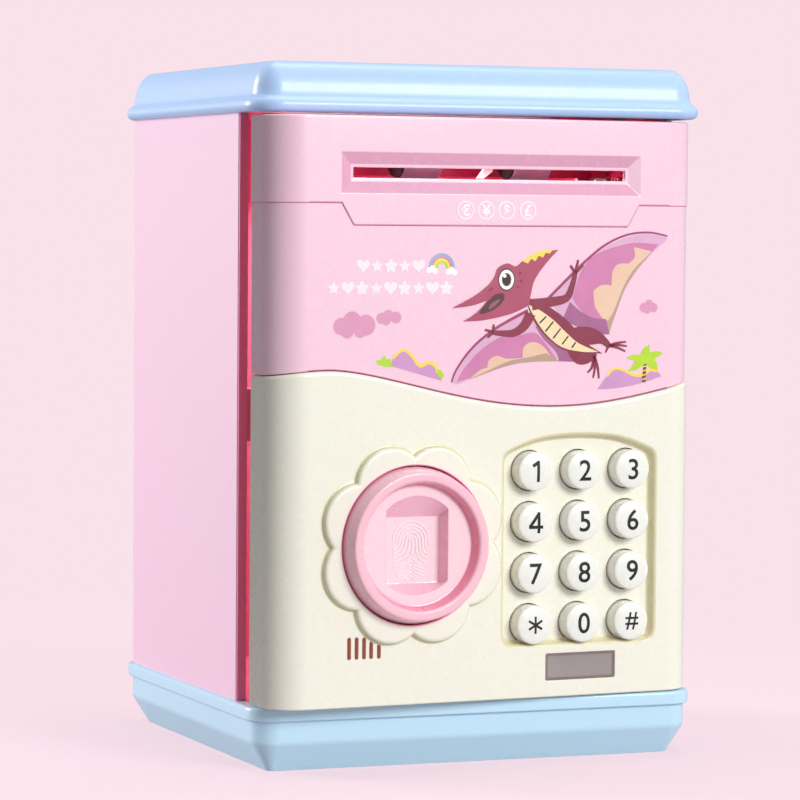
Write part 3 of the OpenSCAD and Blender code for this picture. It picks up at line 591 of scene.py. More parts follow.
def door_path(front_y):
    """Outline of the door from the left back edge round the front to the hinge edge, and the first and
    last item of its flat front. Each item is (point, outward normal, inner point)."""
    inner_y = front_y + PANEL_T
    corner_y = front_y + DOOR_R
    back_inner_y = corner_y + 0.6
    behind_hinge = hinge.x - 4
    corner_steps, flat_steps, hinge_steps = 12, 56, 8

    def turned(cx, start, i):
        """Item i of a rounded corner that begins at the angle start."""
        a = math.radians(start + 90 * i / corner_steps)
        n = (math.cos(a), math.sin(a))
        r = DOOR_R - PANEL_T
        return (cx + DOOR_R * n[0], corner_y + DOOR_R * n[1]), n, (cx + r * n[0], corner_y + r * n[1])

    items = [((-HALF_W, y), (-1, 0), (-HALF_W + PANEL_T, y))
             for y in (BACK_Y, BACK_Y - 0.6, (BACK_Y + corner_y) / 2)]
    items += [turned(-FLAT_X, 180, i) for i in range(corner_steps + 1)]
    first = len(items) - 1
    for i in range(1, flat_steps):
        x = -FLAT_X + 2 * FLAT_X * i / flat_steps
        items.append(((x, front_y), (0, -1), (x, inner_y)))
    items += [turned(FLAT_X, 270, i) for i in range(corner_steps + 1)]
    inner_right = HALF_W - PANEL_T
    for i in range(hinge_steps + 1):
        a = math.radians(90 * i / hinge_steps)
        n = (math.cos(a), math.sin(a))
        items.append(((hinge.x + HINGE_R * n[0], hinge.y + HINGE_R * n[1]), n,
                      (inner_right - (inner_right - behind_hinge) * i / (hinge_steps + 1), back_inner_y)))
    items.append(((behind_hinge, BACK_Y), (0, 1), (behind_hinge, back_inner_y)))
    return items, first, first + flat_steps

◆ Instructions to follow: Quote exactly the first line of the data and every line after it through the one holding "corner_steps, flat_steps, hinge_steps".

◆ Task response:
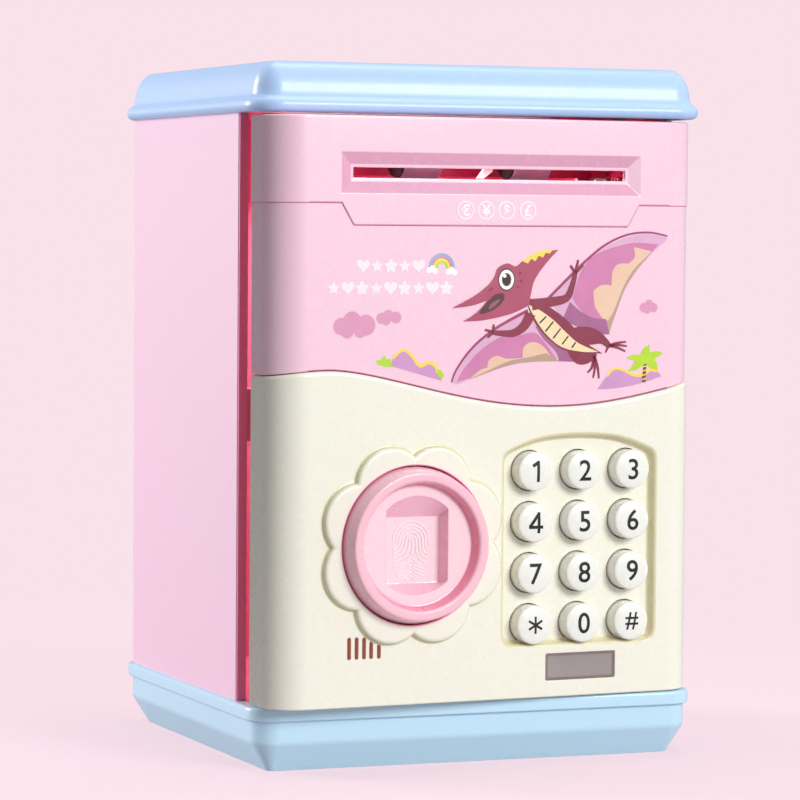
Write part 3 of the OpenSCAD and Blender code for this picture. It picks up at line 591 of scene.py. More parts follow.
def door_path(front_y):
    """Outline of the door from the left back edge round the front to the hinge edge, and the first and
    last item of its flat front. Each item is (point, outward normal, inner point)."""
    inner_y = front_y + PANEL_T
    corner_y = front_y + DOOR_R
    back_inner_y = corner_y + 0.6
    behind_hinge = hinge.x - 4
    corner_steps, flat_steps, hinge_steps = 12, 56, 8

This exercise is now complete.